Firstly, let me say I used them several times in 2007 when I was looking for a classic US car to bring to my home here in New Zealand. I recall their reports being very thorough, highlighting what you just can't see on eBay photos. So I had no reluctance in using them again, some 4 years later.
Seems I either got lucky back in '07, or things have slipped - badly. The photos for a start are virtually useless - they show nothing that the seller's don't, and to top it off they're a much lower resolution! It really looks like the "inspector" either was lost for things to shoot, or didn't really care.
Examples include a photo of the radio. Uh, why? Especially as the shot has a great big shadow in front of it! There's a pic of the HVAC controls. Again, why? There's photos of that in the seller's ad, and they're bigger, clearer and have NO huge shadows blacking them out!!
There are exterior shots taken from what looks to be 10-15 feet away. Part of the (very little) narrative says the paint is "chipped" and "dull" but no photo he took even comes remotely close to show just how much. The only other narrative describes the vinyl top as "looks good, but not perfect". But yet again, no photos to show. (I actually received NO pics of the vinyl top whatsoever, so I don't know how imperfect it is. Is it bubbling? Tearing? Faded? Stained/discoloured? Does it appear original or is there evidence of replacement? Who knows? I know I don't!!)

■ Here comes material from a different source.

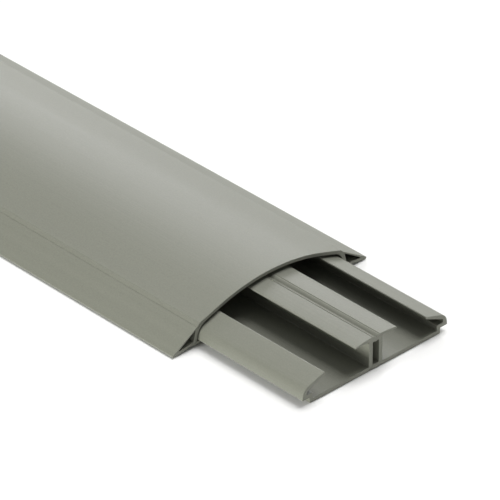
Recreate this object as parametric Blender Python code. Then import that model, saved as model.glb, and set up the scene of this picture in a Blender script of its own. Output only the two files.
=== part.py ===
"""Floor cord cover: a two-compartment base tray and the arched cover that clips over it.

Both pieces are extrusions in rigid PVC, so each one is a cross-section swept along X.
Frame: X runs along the stock with the open end at +X, Y runs across it, Z is up.
The origin is in the middle of the tray's underside, which lies on the floor.
All sections are drawn in millimetres as (y, z) and are the same on both sides of y = 0.
"""
import math

import bmesh
import bpy

MM = 0.001

# Lengths along the stock
STOCK_LENGTH = 2000.0
COVER_SETBACK = 51.0

# Sheet thicknesses
SKIN = 1.3
FLOOR = 1.5

# Radii of the die's edges and inside corners
CRISP = 0.2
SOFT = 0.3
ROUND = 0.4

# Cover, outside: crown, straight flank, raised shoulder strip, ramp and toe
COVER_HEIGHT = 15.8
CROWN_RADIUS = 78.0
FLANK_SLOPE = math.radians(18.3)
CREST_Y = 33.55
RAMP_TOP_Y = 34.6
RAMP_TOP_Z = 7.784
RAMP_SLOPE = math.radians(31.5)
TOE_RADIUS = 0.5
SCORE_WIDTH = 0.35
SCORE_DEPTH = 0.15

# Cover, sole of each ramp, the leg behind it and the hook on the leg
TOE_STRIP_Y = 45.0
SOLE_END_Y = 38.0
SOLE_RISE = 1.1
LEG_FOOT_Y = 36.2
LEG_FOOT_Z = 0.85
HOOK_TIP_Y = 33.15
HOOK_TOP_Z = 2.0
LEG_INNER_Y = 34.8
LEG_TOP_Y = 34.15
LEG_BEND_RADIUS = 6.0
RAMP_HOLLOW = ((36.35, 2.3), (43.0, 1.5), (43.0, 1.92), (35.3, 6.8))

# Tray, side walls
TRAY_FOOT_Y = 30.9
TRAY_STEP_Z = 2.2
TRAY_SIDE_Y = 34.35
SIDE_LEAN = 0.12
SIDE_BEND_RADIUS = 4.0
LEDGE_Z = 3.7
LEDGE_Y = 29.4
POCKET_Y = 32.3

# Tray, inturned flanges along the side walls
FLANGE_TIP_Y = 23.7
FLANGE_TIP_Z = 9.75
FLANGE_SLOPE = 0.35
FLANGE_UNDER_SLOPE = 0.44
FLANGE_TIP_DROP = 1.1
FLANGE_TIP_SLANT = 0.35

# Tray, divider
DIVIDER_HALF_BORE = 1.45
DIVIDER_WALL_Y = 3.15
DIVIDER_BORE_Z = (1.75, 10.9)
BORE_ROOF_Y = 0.6
BORE_ROOF_DROP = 0.35
DIVIDER_FLANGE_Y = 9.7
DIVIDER_UNDER_Z = 11.75
DIVIDER_TOP_Z = 13.1
DIVIDER_TOP_RADIUS = 60.0
DIVIDER_CROWN_Y = 9.0
GROOVE_HALF_WIDTH = 1.42
GROOVE_DEPTH = 0.75
LIP_WIDTH = 0.45
LIP_DEPTH = 0.22
NOTCH_Y = 2.2
NOTCH_HALF_WIDTH = 0.45
NOTCH_DEPTH = 0.45
NOTCH_RADIUS = 0.15

# How finely the arcs are cut into flats
CROWN_STEPS = 36
DIVIDER_CROWN_STEPS = 7
ARC_STEP = math.radians(12)
CREASE_ANGLE = math.radians(25)

PVC_COLOUR = (0.270, 0.275, 0.228, 1.0)
PVC_ROUGHNESS = 0.55


def clear_scene():
    for obj in list(bpy.data.objects):
        bpy.data.objects.remove(obj, do_unlink=True)


def pvc_material(name):
    material = bpy.data.materials.new(name)
    material.use_nodes = True
    shader = material.node_tree.nodes["Principled BSDF"]
    shader.inputs["Base Color"].default_value = PVC_COLOUR
    shader.inputs["Roughness"].default_value = PVC_ROUGHNESS
    shader.inputs["Metallic"].default_value = 0.0
    return material


def circle_z(y, radius, top):
    """Height at y of a circle of this radius whose highest point is (0, top)."""
    return top - radius + math.sqrt(radius * radius - y * y)


def crown(radius, top, y_from, y_to, steps):
    """Points with no fillet along an arched surface."""
    points = []
    for i in range(steps + 1):
        y = y_from + (y_to - y_from) * i / steps
        points.append((y, circle_z(y, radius, top), 0.0))
    return points


def fillet(before, corner, after, radius):
    """Arc that rounds the corner, as (y, z) points."""
    to_before = (before[0] - corner[0], before[1] - corner[1])
    to_after = (after[0] - corner[0], after[1] - corner[1])
    start = math.atan2(to_before[1], to_before[0])
    turn = math.atan2(to_after[1], to_after[0]) - start
    turn = (turn + math.pi) % (2 * math.pi) - math.pi
    half = abs(turn) / 2
    reach = radius / math.sin(half)
    middle = start + turn / 2
    centre = (corner[0] + reach * math.cos(middle), corner[1] + reach * math.sin(middle))
    sweep = math.pi - abs(turn)
    steps = max(2, round(sweep / ARC_STEP))
    facing = middle + math.pi
    side = math.copysign(1.0, turn)
    points = []
    for i in range(steps + 1):
        angle = facing + side * sweep * (0.5 - i / steps)
        points.append((centre[0] + radius * math.cos(angle), centre[1] + radius * math.sin(angle)))
    return points


def rounded(corners, closed=False):
    """Turn (y, z, radius) corners into points, with an arc wherever the radius isn't 0."""
    points = []
    count = len(corners)
    for i, (y, z, radius) in enumerate(corners):
        at_end = not closed and i in (0, count - 1)
        if radius == 0.0 or at_end:
            points.append((y, z))
        else:
            points.extend(fillet(corners[i - 1], (y, z), corners[(i + 1) % count], radius))
    return points


def mirrored(half):
    """Close a half outline, which runs from y = 0 round to y = 0, across the middle."""
    return half + [(-y, z) for y, z in reversed(half[1:-1])]


def extrusion(name, outline, hollows, x_from, x_to):
    """One solid: the filled outline, less its hollows, swept from x_from to x_to."""
    bm = bmesh.new()
    edges = []
    for loop in [outline] + hollows:
        verts = [bm.verts.new((x_from * MM, y * MM, z * MM)) for y, z in loop]
        for i, vert in enumerate(verts):
            edges.append(bm.edges.new((vert, verts[(i + 1) % len(verts)])))
    bmesh.ops.triangle_fill(bm, edges=edges, use_dissolve=False, use_beauty=True)
    swept = bmesh.ops.extrude_face_region(bm, geom=bm.faces[:])
    moved = [item for item in swept["geom"] if isinstance(item, bmesh.types.BMVert)]
    bmesh.ops.translate(bm, verts=moved, vec=((x_to - x_from) * MM, 0, 0))
    bmesh.ops.recalc_face_normals(bm, faces=bm.faces)
    mesh = bpy.data.meshes.new(name)
    bm.to_mesh(mesh)
    bm.free()
    mesh.shade_smooth()
    mesh.set_sharp_from_angle(angle=CREASE_ANGLE)
    mesh.materials.append(pvc_material(name + "_pvc"))
    obj = bpy.data.objects.new(name, mesh)
    bpy.context.collection.objects.link(obj)
    return obj


def tray_side():
    """Right-hand side wall: foot, undercut, outer side, inturned flange, pocket and ledge."""
    bend_z = (FLANGE_TIP_Z - FLANGE_SLOPE * (TRAY_SIDE_Y + SIDE_LEAN * TRAY_STEP_Z - FLANGE_TIP_Y))
    bend_z /= 1 - FLANGE_SLOPE * SIDE_LEAN
    bend_y = TRAY_SIDE_Y - SIDE_LEAN * (bend_z - TRAY_STEP_Z)
    under_tip = (FLANGE_TIP_Y + FLANGE_TIP_SLANT, FLANGE_TIP_Z - FLANGE_TIP_DROP)
    pocket_top = under_tip[1] - FLANGE_UNDER_SLOPE * (POCKET_Y - under_tip[0])
    return [
        (TRAY_FOOT_Y, 0.0, CRISP),
        (TRAY_FOOT_Y, TRAY_STEP_Z, CRISP),
        (TRAY_SIDE_Y, TRAY_STEP_Z, ROUND),
        (bend_y, bend_z, SIDE_BEND_RADIUS),
        (FLANGE_TIP_Y, FLANGE_TIP_Z, ROUND),
        (under_tip[0], under_tip[1], SOFT),
        (POCKET_Y, pocket_top, ROUND),
        (POCKET_Y, LEDGE_Z, ROUND),
        (LEDGE_Y, LEDGE_Z, CRISP),
        (LEDGE_Y, FLOOR, SOFT),
    ]


def divider_top():
    """Right half of the divider: wall, flange and the crowned top with its middle groove."""
    flange_end_z = circle_z(DIVIDER_FLANGE_Y, DIVIDER_TOP_RADIUS, DIVIDER_TOP_Z)
    lip_y = GROOVE_HALF_WIDTH + LIP_WIDTH
    lip_z = circle_z(GROOVE_HALF_WIDTH, DIVIDER_TOP_RADIUS, DIVIDER_TOP_Z)
    top = crown(DIVIDER_TOP_RADIUS, DIVIDER_TOP_Z, DIVIDER_CROWN_Y, lip_y, DIVIDER_CROWN_STEPS)
    return [
        (DIVIDER_WALL_Y, FLOOR, ROUND),
        (DIVIDER_WALL_Y, DIVIDER_UNDER_Z, SOFT),
        (DIVIDER_FLANGE_Y, DIVIDER_UNDER_Z, CRISP),
        (DIVIDER_FLANGE_Y, flange_end_z, SOFT),
    ] + top + [
        (GROOVE_HALF_WIDTH + LIP_WIDTH / 2, lip_z - LIP_DEPTH, 0.0),
        (GROOVE_HALF_WIDTH, lip_z - LIP_DEPTH / 4, 0.0),
        (0.0, DIVIDER_TOP_Z - GROOVE_DEPTH, 0.0),
    ]


def make_tray():
    notch = [
        (0.0, 0.0, 0.0),
        (NOTCH_Y - NOTCH_HALF_WIDTH, 0.0, 0.0),
        (NOTCH_Y - NOTCH_HALF_WIDTH / 2, NOTCH_DEPTH, NOTCH_RADIUS),
        (NOTCH_Y + NOTCH_HALF_WIDTH / 2, NOTCH_DEPTH, NOTCH_RADIUS),
        (NOTCH_Y + NOTCH_HALF_WIDTH, 0.0, 0.0),
    ]
    outline = mirrored(rounded(notch + tray_side() + divider_top()))
    low, high = DIVIDER_BORE_Z
    bore = mirrored(rounded([
        (0.0, low, 0.0),
        (DIVIDER_HALF_BORE, low, SOFT),
        (DIVIDER_HALF_BORE, high, SOFT),
        (BORE_ROOF_Y, high, CRISP),
        (0.0, high - BORE_ROOF_DROP, 0.0),
    ]))
    half = STOCK_LENGTH / 2
    return extrusion("base_tray", outline, [bore], -half, half)


def cover_flank(y, skin=0.0):
    """Height at y of the arch's straight flank, or of the face one skin below it."""
    radius = CROWN_RADIUS - skin
    start_y = radius * math.sin(FLANK_SLOPE)
    start_z = circle_z(start_y, radius, COVER_HEIGHT - skin)
    return start_z - math.tan(FLANK_SLOPE) * (y - start_y)


def cover_top(y):
    """Height of the cover's outer face at y, from the flank to the foot of the ramp."""
    if y < CREST_Y:
        return cover_flank(y)
    if y < RAMP_TOP_Y:
        share = (y - CREST_Y) / (RAMP_TOP_Y - CREST_Y)
        return cover_flank(CREST_Y) + share * (RAMP_TOP_Z - cover_flank(CREST_Y))
    return RAMP_TOP_Z - math.tan(RAMP_SLOPE) * (y - RAMP_TOP_Y)


def score_line(y):
    """Shallow V scored along the cover at y."""
    edge = SCORE_WIDTH / 2
    return [
        (y - edge, cover_top(y - edge), 0.0),
        (y, cover_top(y) - SCORE_DEPTH, 0.0),
        (y + edge, cover_top(y + edge), 0.0),
    ]


def make_cover():
    arch_end = CROWN_RADIUS * math.sin(FLANK_SLOPE)
    inner_radius = CROWN_RADIUS - SKIN
    inner_end = inner_radius * math.sin(FLANK_SLOPE)
    toe_corner_y = RAMP_TOP_Y + RAMP_TOP_Z / math.tan(RAMP_SLOPE)
    outside = crown(CROWN_RADIUS, COVER_HEIGHT, 0.0, arch_end, CROWN_STEPS)
    outside += score_line(CREST_Y) + score_line(RAMP_TOP_Y)
    under = [
        (toe_corner_y, 0.0, TOE_RADIUS),
        (TOE_STRIP_Y, 0.0, 0.0),
        (SOLE_END_Y, SOLE_RISE, ROUND),
        (LEG_FOOT_Y, LEG_FOOT_Z, ROUND),
        (HOOK_TIP_Y, LEG_FOOT_Z, CRISP),
        (HOOK_TIP_Y, HOOK_TOP_Z, CRISP),
        (LEG_INNER_Y, HOOK_TOP_Z, CRISP),
        (LEG_TOP_Y, cover_flank(LEG_TOP_Y, SKIN), LEG_BEND_RADIUS),
    ]
    inside = crown(inner_radius, COVER_HEIGHT - SKIN, inner_end, 0.0, CROWN_STEPS)
    outline = mirrored(rounded(outside + under + inside))
    hollow = rounded([(y, z, CRISP) for y, z in RAMP_HOLLOW], closed=True)
    other_hollow = [(-y, z) for y, z in hollow]
    near_end = STOCK_LENGTH / 2 - COVER_SETBACK
    return extrusion("cover", outline, [hollow, other_hollow], near_end - STOCK_LENGTH, near_end)


def main():
    clear_scene()
    make_tray()
    make_cover()


main()
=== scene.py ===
# %% [markdown]
# A floor cord cover keeps cables flat along a floor so that nobody trips on them. This one is two
# lengths of rigid PVC pushed hot through a die: a tray that is stuck or screwed to the floor, and an
# arched cover that clips over it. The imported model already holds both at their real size, so the
# script starts from it and works on the surface only.

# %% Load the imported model
import math

import bmesh
import bpy
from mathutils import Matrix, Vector


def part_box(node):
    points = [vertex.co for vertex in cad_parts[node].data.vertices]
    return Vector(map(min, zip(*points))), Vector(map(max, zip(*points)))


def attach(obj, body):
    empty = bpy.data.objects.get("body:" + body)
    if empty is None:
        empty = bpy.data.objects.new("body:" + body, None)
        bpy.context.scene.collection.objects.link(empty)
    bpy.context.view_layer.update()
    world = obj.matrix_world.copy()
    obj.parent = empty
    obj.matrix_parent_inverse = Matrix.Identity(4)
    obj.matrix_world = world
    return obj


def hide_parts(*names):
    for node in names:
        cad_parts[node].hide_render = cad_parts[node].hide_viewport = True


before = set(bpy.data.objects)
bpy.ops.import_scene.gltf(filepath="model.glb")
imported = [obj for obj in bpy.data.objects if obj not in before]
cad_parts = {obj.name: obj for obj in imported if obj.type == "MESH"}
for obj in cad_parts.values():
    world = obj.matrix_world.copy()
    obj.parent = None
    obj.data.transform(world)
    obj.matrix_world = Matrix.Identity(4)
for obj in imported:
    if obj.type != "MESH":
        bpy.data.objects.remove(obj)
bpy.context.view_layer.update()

MM = 0.001

# %% [markdown]
# The camera comes first, because every later choice is judged through it. It looks down on the sawn
# end from between the side and the end, and its long lens flattens the perspective as in a catalogue
# picture. A camera can be aimed with a constraint, but an angle round the object and an angle above
# the floor say the same thing in two numbers.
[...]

One particularly odd detail concerns the headlight operation. The "report" states that all lighting - low/high beam etc - work fine, yet the item on the checklist "If the car has concealed/pop up headlights, do they work as intended?" he's marked that question "Not Checked". How the hell can you know if the lights work at all then??? Remember folks, this is a 70s Lincoln here.
But he took no less than 4 photos of the spare tyre, so at least I know that's in good shape. Good grief!

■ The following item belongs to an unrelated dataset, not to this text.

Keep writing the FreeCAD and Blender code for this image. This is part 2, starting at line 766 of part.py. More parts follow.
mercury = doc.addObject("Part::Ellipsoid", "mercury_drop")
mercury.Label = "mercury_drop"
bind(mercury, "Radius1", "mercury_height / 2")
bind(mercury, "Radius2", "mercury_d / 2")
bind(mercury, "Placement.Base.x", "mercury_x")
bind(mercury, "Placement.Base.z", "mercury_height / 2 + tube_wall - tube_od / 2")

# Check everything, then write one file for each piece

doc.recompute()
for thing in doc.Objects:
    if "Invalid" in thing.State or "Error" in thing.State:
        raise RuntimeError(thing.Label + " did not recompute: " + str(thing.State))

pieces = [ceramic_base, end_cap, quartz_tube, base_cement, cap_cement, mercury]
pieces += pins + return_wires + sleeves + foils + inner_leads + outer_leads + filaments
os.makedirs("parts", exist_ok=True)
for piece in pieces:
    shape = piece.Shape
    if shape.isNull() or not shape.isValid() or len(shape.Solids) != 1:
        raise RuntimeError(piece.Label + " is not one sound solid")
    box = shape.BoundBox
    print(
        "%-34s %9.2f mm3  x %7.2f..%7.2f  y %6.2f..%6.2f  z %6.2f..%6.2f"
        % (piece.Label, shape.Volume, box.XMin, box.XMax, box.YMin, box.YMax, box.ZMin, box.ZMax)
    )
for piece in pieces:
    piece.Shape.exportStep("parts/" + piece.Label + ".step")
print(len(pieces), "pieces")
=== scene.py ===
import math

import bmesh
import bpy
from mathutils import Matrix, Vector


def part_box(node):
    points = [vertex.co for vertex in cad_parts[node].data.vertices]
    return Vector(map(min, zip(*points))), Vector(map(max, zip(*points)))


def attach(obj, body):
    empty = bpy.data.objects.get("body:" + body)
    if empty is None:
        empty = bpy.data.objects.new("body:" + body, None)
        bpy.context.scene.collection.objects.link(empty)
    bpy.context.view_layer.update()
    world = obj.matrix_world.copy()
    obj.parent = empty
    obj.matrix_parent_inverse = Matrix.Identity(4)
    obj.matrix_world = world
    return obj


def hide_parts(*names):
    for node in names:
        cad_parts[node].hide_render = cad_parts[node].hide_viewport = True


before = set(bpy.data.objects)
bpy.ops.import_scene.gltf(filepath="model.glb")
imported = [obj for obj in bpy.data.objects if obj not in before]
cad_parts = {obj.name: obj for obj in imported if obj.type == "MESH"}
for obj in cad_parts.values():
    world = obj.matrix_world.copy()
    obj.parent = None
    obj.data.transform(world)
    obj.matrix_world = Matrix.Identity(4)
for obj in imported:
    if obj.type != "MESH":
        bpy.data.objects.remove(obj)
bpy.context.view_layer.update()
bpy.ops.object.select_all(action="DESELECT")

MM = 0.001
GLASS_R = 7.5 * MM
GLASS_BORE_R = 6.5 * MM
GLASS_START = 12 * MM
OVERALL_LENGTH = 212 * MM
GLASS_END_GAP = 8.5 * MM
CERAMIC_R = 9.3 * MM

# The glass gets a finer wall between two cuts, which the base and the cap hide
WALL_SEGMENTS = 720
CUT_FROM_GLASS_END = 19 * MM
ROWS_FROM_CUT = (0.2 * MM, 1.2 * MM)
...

He was unable to acces a ramp to get a decent look underneath - OK, fair enough. But why not at least pretend you're half-interested and just take a few shots down the sides and under the front and rear bumpers from ground level? At least it'd be something. Along with perhaps pictures of the door jambs, under the doors, that sort of thing, rather than random, shadow-filled rubbish.
Sorry AutomobileInspections LLC, you have lost this repeat customer for good.
#59 of 63 Re: Classic car inspection? [caddyman1975]
by Mr_Shiftright HOST
Nov 02, 2011 (8:45 am)
Well this is the problem we spoke about earlier. These inspections are "brokered" out to individuals who are contractors, and, I suspect, not heavily vetted. Also, the inspector does not make a lot of money per car, so has no incentive to take his/her time.
With giving out brokered jobs, the inspection company has no good way to regulate consistency except by providing a standard form to fill out. But whether it's done accurately or just "filled out", is the problem.
#62 of 63 Re: Cars On Line.com [mechatech]
Dec 10, 2012 (4:44 pm)
I made the mistake of using JJ's Auto Pre-Purchase Inspections. I had them inspect two different cars -- one in Boston, one in Chicago. Both were 1969 Roadrunners. I ended up purchasing one of them -- then I realized how inaccurate the report was. They missed some very obvious things, including a sticking clutch (that was physically catching on the starter during operation), an obvious exhaust leak at the head, non-functional wipers, leaky differential, and a non-functional temp gauge. There was actually an aftermarket temp gauge that wasn't working either. The inspector missed all these things, although his checklist included checking temp after the vehicle was driven, and checking wiper and clutch operation.
After finding these issues with the car, I contacted JJ, who basically denied any responsibility. Even when I asked how she could justify an inspector that doesn't realize that the temp gauges are not working (even though it's on his checklist), she avoided the question.
I will NEVER use JJ's again!!!
#63 of 63 Re: Classic Car Inspection
Dec 11, 2012 (7:27 am)
I've been following this discussion for quite some time. I felt the need to contribute because I do it for a living. First I'd like say to caddyman1975 and michaelm75 that I'm sorry you received sub-par service from these companies. Those things should not be overlooked. Additionally, undercarriage photos are easily obtainable without a lift, its done by laying on the ground.
I agree with Mr_Shiftright that some big national companies that broker out these jobs to individuals have some obvious quality control issues. There needs to be more consistency there. It is also my understanding that some financial institutions that dispatch inspectors don't check the cars thoroughly due to the company SOP, so that is not a problem with the individual performing the inspection.
With all the company bashing going on here, its important to mention that not all businesses are like the ones mentioned in this discussion. There are lots of smaller quality operations out there. I own a regional PPI business in Pittsburgh and we take GREAT PRIDE in our services. Not all inspection companies are the same and I don't want to see a few bad apples affect the reputation of the entire industry.
Just like any other service, I would suggest taking the time to do some homework before hiring a company. Happy Hunting and Happy Holidays!